§ CAD and scene scripts:
####################
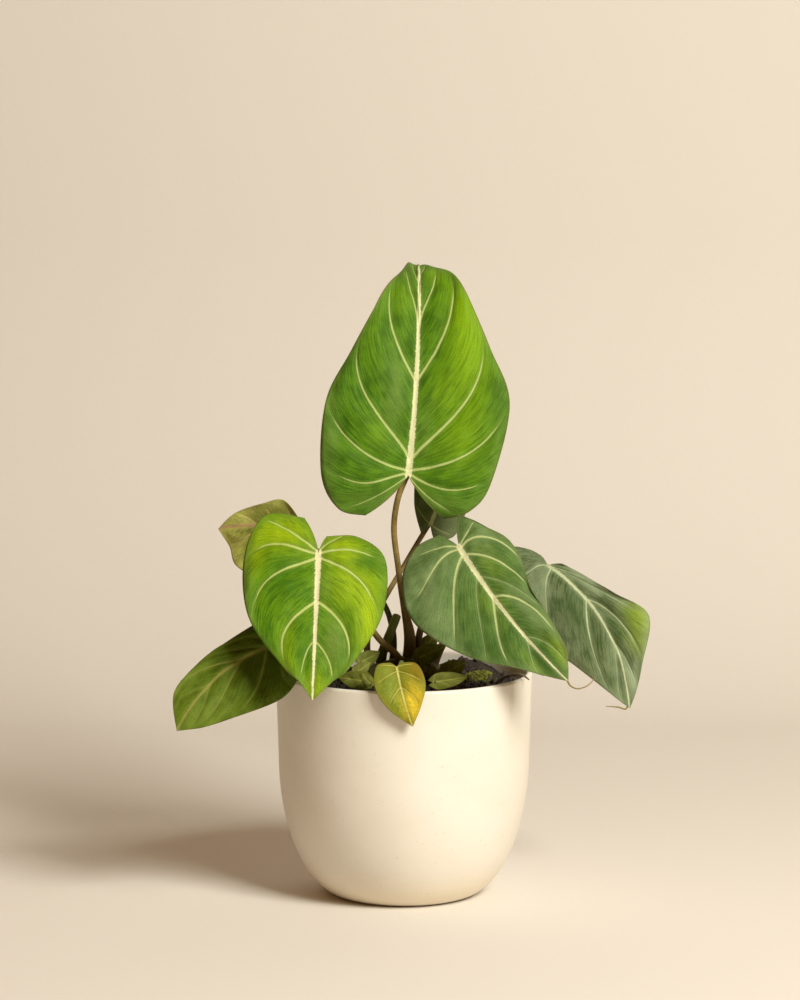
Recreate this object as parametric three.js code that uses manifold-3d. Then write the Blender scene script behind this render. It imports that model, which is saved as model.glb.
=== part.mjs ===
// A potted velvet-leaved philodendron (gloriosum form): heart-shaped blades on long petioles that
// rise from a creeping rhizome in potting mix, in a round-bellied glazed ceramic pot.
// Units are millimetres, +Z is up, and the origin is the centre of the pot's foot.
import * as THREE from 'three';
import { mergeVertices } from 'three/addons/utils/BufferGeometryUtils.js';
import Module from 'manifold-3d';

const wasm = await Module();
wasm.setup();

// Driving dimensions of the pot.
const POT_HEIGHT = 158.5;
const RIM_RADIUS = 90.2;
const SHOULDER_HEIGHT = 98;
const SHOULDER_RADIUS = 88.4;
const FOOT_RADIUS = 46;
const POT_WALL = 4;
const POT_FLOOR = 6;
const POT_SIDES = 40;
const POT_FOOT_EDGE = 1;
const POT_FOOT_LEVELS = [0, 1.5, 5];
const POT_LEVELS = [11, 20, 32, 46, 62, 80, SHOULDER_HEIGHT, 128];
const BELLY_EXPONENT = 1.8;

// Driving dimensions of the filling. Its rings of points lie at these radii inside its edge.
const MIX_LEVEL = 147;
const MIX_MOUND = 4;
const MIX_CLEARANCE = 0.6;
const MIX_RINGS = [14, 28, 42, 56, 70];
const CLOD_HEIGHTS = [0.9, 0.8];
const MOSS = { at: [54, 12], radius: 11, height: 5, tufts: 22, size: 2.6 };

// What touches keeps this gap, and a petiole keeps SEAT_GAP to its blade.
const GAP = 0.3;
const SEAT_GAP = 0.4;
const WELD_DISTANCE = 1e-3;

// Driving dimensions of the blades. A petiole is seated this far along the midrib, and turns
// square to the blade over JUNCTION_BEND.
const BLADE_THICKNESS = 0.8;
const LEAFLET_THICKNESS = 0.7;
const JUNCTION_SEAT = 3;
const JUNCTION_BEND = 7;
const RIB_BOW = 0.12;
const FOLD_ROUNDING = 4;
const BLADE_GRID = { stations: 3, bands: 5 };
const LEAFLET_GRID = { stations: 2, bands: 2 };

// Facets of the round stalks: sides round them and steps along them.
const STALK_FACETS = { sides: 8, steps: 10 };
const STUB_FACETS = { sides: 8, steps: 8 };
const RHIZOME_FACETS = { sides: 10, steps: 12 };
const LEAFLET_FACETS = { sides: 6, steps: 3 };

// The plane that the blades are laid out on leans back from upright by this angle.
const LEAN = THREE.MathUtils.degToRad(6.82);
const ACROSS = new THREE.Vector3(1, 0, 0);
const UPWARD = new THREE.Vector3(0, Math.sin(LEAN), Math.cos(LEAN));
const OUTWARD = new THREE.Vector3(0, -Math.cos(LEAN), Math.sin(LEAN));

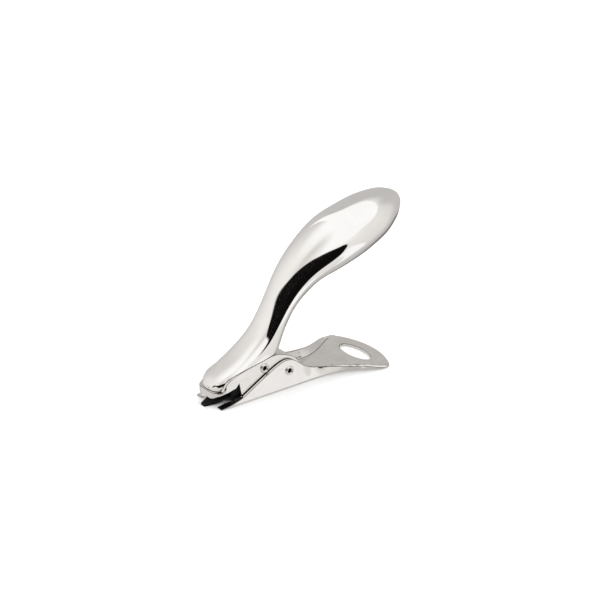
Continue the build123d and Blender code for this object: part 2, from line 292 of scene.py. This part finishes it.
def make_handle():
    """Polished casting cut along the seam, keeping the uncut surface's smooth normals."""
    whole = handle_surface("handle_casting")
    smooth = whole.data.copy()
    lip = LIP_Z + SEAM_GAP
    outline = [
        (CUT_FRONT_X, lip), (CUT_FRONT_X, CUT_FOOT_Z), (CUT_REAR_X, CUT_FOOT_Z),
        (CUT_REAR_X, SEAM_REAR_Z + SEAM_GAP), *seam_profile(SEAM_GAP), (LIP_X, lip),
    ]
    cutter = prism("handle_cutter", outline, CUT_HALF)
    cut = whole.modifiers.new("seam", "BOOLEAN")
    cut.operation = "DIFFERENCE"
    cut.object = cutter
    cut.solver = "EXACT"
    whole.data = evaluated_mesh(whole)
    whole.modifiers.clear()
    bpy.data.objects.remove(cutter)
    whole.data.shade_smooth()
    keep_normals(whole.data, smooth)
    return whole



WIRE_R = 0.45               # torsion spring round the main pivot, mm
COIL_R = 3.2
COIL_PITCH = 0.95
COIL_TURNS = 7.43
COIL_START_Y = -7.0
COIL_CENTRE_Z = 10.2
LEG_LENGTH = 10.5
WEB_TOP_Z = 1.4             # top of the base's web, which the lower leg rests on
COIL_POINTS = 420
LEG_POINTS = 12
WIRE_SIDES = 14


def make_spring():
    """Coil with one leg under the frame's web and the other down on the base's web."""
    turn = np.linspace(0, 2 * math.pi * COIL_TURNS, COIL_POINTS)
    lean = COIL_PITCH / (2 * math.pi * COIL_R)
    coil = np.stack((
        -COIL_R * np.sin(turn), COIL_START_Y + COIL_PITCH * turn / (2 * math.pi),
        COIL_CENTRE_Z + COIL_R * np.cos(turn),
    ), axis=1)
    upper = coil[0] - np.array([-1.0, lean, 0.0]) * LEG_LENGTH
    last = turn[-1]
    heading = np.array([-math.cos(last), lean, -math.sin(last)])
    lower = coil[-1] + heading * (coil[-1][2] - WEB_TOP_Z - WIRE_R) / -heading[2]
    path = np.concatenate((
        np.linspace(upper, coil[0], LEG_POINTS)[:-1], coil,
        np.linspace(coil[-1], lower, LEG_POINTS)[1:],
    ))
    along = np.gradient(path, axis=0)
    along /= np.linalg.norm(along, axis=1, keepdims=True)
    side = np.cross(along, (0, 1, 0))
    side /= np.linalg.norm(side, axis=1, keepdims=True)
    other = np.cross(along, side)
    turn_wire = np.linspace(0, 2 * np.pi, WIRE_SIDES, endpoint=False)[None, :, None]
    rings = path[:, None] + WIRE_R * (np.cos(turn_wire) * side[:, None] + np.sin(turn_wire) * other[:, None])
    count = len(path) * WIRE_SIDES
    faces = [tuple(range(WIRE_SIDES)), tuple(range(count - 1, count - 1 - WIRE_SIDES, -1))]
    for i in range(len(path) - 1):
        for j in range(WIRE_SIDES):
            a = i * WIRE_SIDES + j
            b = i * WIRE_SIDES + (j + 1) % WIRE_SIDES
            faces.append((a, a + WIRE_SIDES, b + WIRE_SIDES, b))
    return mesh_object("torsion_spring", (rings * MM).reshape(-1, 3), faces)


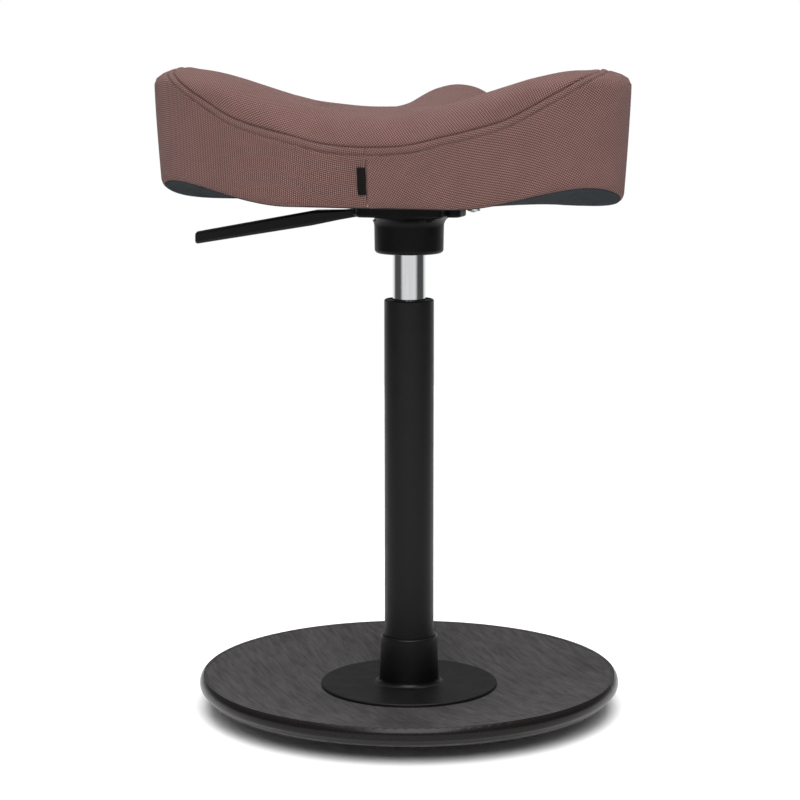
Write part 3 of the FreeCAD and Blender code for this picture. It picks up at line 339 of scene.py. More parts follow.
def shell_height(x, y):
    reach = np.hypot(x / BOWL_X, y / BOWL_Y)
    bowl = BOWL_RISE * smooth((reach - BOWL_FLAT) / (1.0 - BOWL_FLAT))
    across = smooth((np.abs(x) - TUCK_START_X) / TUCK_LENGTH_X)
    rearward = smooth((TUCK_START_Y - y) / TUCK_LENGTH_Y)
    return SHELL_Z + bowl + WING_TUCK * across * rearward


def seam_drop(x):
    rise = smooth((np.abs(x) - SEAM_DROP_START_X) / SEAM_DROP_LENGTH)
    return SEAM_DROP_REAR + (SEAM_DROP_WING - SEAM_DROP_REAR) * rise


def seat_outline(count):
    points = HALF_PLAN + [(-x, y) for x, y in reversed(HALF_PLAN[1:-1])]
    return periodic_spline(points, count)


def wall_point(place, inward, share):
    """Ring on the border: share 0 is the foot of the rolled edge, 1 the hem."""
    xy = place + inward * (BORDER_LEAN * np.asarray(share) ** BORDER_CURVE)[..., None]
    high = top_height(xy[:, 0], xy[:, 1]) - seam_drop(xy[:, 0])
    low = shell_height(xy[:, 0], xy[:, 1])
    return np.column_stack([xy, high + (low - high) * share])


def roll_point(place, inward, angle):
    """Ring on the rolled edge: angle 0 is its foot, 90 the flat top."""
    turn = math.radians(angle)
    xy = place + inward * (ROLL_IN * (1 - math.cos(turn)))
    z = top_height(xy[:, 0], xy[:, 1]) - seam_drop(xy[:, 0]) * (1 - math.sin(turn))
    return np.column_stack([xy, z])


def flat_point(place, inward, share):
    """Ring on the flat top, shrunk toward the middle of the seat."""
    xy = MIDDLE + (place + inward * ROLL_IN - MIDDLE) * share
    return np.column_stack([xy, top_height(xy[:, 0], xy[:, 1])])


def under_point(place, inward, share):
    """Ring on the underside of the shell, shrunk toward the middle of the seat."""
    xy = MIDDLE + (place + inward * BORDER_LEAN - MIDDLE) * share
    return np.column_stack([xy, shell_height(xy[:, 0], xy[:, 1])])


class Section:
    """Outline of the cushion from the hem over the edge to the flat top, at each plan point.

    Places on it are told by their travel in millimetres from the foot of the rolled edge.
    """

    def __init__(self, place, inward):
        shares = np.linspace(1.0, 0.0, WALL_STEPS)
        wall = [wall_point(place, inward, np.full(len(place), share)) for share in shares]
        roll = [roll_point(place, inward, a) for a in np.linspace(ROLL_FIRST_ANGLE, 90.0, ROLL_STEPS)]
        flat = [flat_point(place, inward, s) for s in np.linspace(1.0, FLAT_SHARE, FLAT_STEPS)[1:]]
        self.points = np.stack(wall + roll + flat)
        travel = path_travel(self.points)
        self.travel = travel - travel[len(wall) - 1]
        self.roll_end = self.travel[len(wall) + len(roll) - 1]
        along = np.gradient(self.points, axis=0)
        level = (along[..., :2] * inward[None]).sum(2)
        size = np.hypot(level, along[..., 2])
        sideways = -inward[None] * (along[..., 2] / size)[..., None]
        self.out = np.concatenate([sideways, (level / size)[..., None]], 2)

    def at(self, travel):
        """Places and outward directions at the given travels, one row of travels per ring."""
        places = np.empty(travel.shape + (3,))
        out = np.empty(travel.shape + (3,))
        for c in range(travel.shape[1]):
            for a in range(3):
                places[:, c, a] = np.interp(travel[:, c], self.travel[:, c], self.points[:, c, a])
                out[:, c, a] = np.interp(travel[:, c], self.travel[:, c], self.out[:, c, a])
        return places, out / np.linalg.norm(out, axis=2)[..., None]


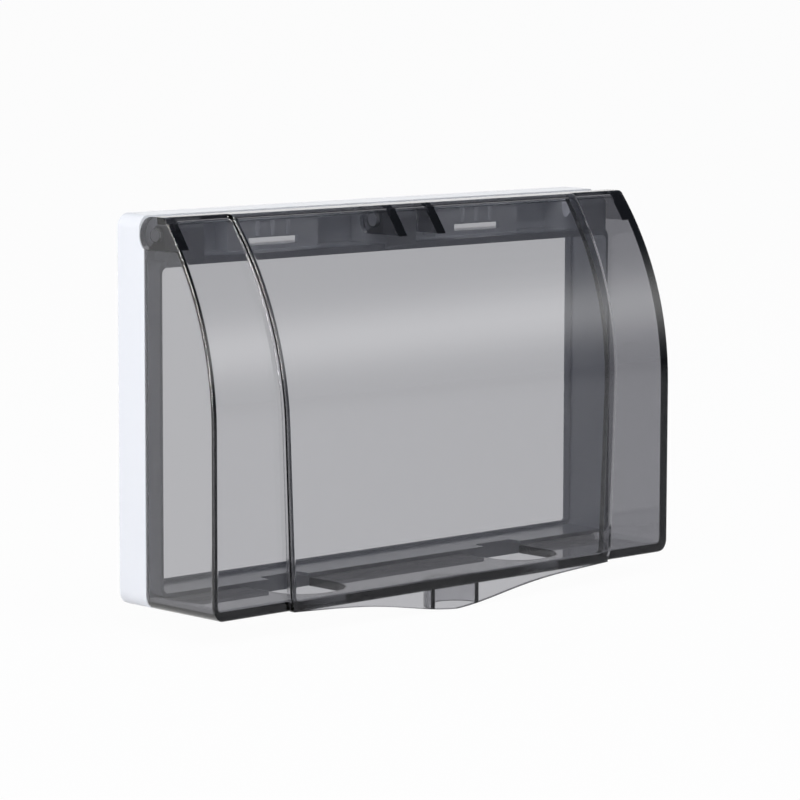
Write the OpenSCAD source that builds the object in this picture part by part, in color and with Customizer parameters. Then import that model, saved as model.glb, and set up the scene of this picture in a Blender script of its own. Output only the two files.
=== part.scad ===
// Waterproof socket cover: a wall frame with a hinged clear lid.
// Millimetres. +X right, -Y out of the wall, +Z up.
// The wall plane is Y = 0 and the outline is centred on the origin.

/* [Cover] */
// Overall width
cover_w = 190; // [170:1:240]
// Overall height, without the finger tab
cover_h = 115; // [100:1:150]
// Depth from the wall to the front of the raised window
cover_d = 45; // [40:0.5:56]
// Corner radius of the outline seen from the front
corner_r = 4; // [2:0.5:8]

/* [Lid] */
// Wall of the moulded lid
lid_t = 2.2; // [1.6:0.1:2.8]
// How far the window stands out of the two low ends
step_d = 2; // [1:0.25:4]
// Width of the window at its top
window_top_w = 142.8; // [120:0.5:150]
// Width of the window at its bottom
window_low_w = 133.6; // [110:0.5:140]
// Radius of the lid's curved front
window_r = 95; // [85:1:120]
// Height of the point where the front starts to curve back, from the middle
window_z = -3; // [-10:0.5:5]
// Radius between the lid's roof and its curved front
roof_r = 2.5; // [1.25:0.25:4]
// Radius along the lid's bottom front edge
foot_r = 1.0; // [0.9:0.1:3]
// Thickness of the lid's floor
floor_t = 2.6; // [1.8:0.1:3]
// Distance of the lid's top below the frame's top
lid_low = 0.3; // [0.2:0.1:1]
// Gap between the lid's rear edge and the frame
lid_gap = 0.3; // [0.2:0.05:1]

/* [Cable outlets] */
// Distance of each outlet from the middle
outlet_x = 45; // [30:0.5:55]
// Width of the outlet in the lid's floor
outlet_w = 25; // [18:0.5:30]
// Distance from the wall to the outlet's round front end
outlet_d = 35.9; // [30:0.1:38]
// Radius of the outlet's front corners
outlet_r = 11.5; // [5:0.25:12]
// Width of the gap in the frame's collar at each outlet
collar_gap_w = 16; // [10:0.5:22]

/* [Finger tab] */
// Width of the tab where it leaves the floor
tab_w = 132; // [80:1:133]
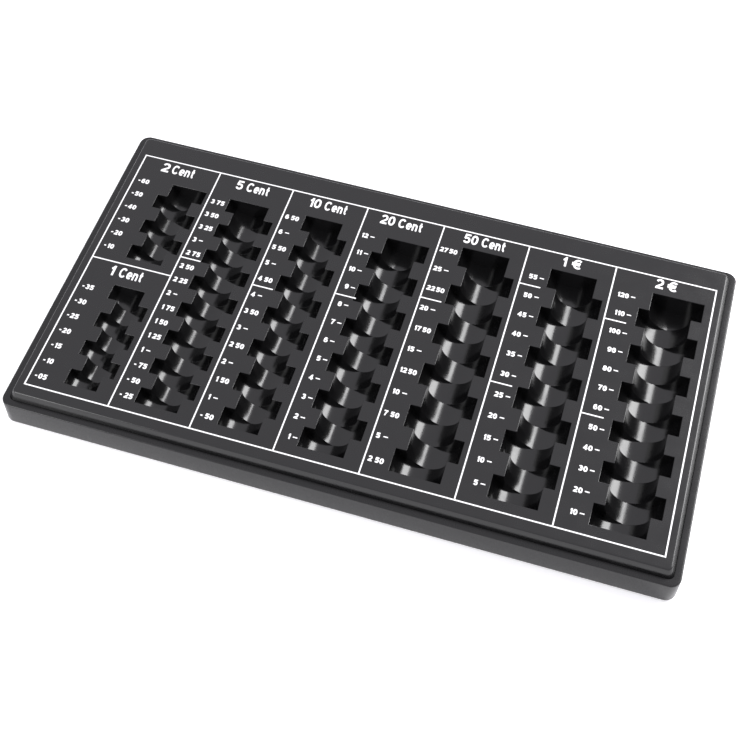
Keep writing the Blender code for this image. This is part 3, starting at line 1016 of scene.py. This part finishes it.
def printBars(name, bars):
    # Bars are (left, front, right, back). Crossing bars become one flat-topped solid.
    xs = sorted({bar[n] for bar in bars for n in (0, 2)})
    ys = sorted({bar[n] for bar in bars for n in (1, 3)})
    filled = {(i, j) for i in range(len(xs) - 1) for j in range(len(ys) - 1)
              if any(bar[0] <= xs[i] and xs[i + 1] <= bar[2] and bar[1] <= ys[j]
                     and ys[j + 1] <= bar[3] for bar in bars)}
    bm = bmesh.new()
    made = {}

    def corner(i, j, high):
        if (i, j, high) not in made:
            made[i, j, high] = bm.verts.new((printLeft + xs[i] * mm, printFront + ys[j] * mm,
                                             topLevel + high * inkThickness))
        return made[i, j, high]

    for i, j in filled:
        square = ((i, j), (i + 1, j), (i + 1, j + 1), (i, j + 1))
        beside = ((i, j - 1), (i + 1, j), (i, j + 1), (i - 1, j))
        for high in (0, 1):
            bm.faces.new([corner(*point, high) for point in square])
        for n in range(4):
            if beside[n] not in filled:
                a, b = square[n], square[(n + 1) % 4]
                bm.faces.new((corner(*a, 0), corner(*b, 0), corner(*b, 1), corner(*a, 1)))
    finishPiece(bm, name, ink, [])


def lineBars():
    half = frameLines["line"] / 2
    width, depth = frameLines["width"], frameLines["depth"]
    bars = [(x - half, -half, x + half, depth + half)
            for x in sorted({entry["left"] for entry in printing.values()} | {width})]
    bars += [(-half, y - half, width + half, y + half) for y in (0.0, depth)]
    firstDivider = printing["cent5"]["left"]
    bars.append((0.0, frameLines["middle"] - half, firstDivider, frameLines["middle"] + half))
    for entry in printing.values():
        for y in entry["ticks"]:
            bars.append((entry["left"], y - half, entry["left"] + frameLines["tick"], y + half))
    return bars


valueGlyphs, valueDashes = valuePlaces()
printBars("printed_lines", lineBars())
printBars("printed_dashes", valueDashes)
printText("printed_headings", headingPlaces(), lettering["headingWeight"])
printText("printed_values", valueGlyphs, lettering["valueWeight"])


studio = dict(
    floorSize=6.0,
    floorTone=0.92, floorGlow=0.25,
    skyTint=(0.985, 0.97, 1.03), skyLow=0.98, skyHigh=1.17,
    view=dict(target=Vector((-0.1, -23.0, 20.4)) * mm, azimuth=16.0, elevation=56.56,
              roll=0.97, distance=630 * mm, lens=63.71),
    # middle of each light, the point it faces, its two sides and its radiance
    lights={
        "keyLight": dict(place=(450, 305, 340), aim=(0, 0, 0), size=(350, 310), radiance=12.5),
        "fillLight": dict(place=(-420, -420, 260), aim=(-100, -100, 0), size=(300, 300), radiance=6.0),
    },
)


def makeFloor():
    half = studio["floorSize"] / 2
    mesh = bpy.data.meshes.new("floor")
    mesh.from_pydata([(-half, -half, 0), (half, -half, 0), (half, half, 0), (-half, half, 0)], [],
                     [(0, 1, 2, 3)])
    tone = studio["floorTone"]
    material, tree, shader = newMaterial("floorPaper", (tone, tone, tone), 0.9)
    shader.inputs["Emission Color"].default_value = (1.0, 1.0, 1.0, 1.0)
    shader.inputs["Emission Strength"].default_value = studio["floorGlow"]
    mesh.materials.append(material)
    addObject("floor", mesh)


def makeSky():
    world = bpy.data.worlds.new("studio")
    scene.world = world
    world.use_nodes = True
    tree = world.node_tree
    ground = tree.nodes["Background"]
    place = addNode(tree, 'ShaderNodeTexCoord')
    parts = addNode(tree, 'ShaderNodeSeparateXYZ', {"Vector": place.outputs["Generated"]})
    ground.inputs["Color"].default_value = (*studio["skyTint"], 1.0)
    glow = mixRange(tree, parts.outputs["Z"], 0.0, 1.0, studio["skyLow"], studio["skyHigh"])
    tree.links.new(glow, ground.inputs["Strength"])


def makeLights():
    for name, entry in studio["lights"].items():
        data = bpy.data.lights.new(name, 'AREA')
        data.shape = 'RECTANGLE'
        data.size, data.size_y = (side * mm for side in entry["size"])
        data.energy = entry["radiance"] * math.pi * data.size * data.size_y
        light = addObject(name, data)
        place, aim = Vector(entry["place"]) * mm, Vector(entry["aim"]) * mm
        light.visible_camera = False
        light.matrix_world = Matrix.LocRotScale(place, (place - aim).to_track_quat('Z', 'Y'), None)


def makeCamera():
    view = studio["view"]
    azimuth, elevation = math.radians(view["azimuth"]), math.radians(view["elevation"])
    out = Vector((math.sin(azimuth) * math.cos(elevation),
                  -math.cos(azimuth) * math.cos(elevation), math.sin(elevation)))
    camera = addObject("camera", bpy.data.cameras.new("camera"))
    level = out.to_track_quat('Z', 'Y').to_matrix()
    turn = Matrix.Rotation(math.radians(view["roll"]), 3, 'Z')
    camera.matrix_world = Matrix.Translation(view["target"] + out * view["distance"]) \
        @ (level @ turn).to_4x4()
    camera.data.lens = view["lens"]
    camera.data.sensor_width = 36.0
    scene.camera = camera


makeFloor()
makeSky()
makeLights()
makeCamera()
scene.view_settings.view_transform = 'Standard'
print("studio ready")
####################
§ Written task:
Repeat the records above line by line, from the first line through the line that contains "2, bands: 2".

§ Response to the task:
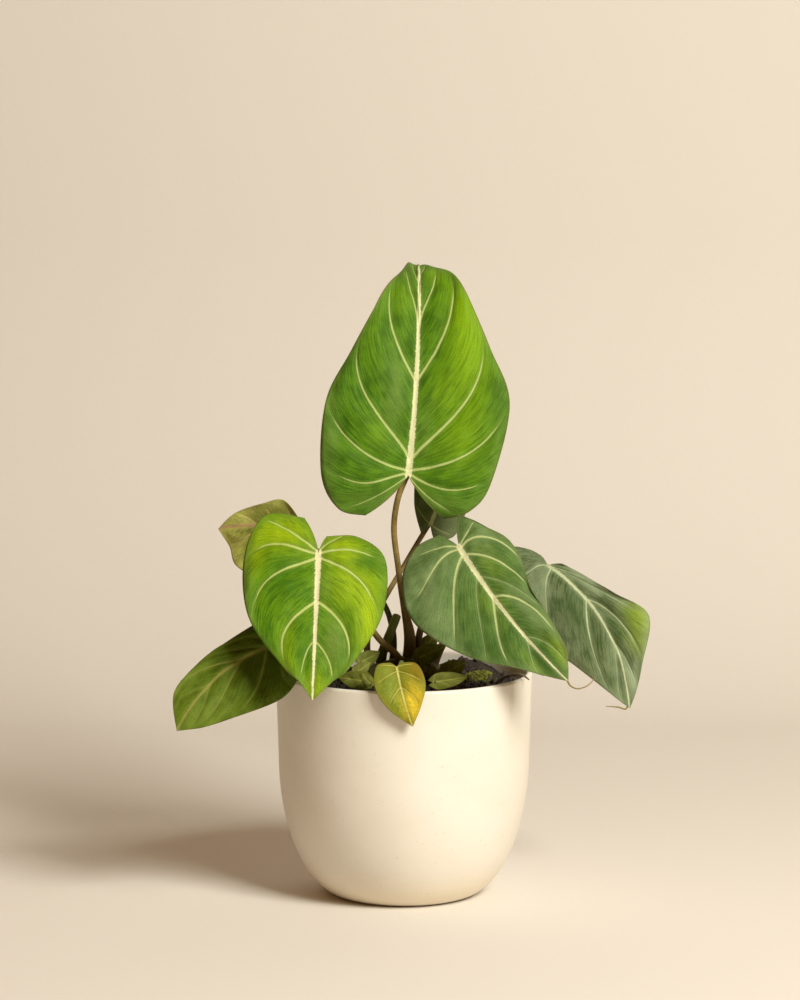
Recreate this object as parametric three.js code that uses manifold-3d. Then write the Blender scene script behind this render. It imports that model, which is saved as model.glb.
=== part.mjs ===
// A potted velvet-leaved philodendron (gloriosum form): heart-shaped blades on long petioles that
// rise from a creeping rhizome in potting mix, in a round-bellied glazed ceramic pot.
// Units are millimetres, +Z is up, and the origin is the centre of the pot's foot.
import * as THREE from 'three';
import { mergeVertices } from 'three/addons/utils/BufferGeometryUtils.js';
import Module from 'manifold-3d';

const wasm = await Module();
wasm.setup();

// Driving dimensions of the pot.
const POT_HEIGHT = 158.5;
const RIM_RADIUS = 90.2;
const SHOULDER_HEIGHT = 98;
const SHOULDER_RADIUS = 88.4;
const FOOT_RADIUS = 46;
const POT_WALL = 4;
const POT_FLOOR = 6;
const POT_SIDES = 40;
const POT_FOOT_EDGE = 1;
const POT_FOOT_LEVELS = [0, 1.5, 5];
const POT_LEVELS = [11, 20, 32, 46, 62, 80, SHOULDER_HEIGHT, 128];
const BELLY_EXPONENT = 1.8;

// Driving dimensions of the filling. Its rings of points lie at these radii inside its edge.
const MIX_LEVEL = 147;
const MIX_MOUND = 4;
const MIX_CLEARANCE = 0.6;
const MIX_RINGS = [14, 28, 42, 56, 70];
const CLOD_HEIGHTS = [0.9, 0.8];
const MOSS = { at: [54, 12], radius: 11, height: 5, tufts: 22, size: 2.6 };

// What touches keeps this gap, and a petiole keeps SEAT_GAP to its blade.
const GAP = 0.3;
const SEAT_GAP = 0.4;
const WELD_DISTANCE = 1e-3;

// Driving dimensions of the blades. A petiole is seated this far along the midrib, and turns
// square to the blade over JUNCTION_BEND.
const BLADE_THICKNESS = 0.8;
const LEAFLET_THICKNESS = 0.7;
const JUNCTION_SEAT = 3;
const JUNCTION_BEND = 7;
const RIB_BOW = 0.12;
const FOLD_ROUNDING = 4;
const BLADE_GRID = { stations: 3, bands: 5 };
const LEAFLET_GRID = { stations: 2, bands: 2 };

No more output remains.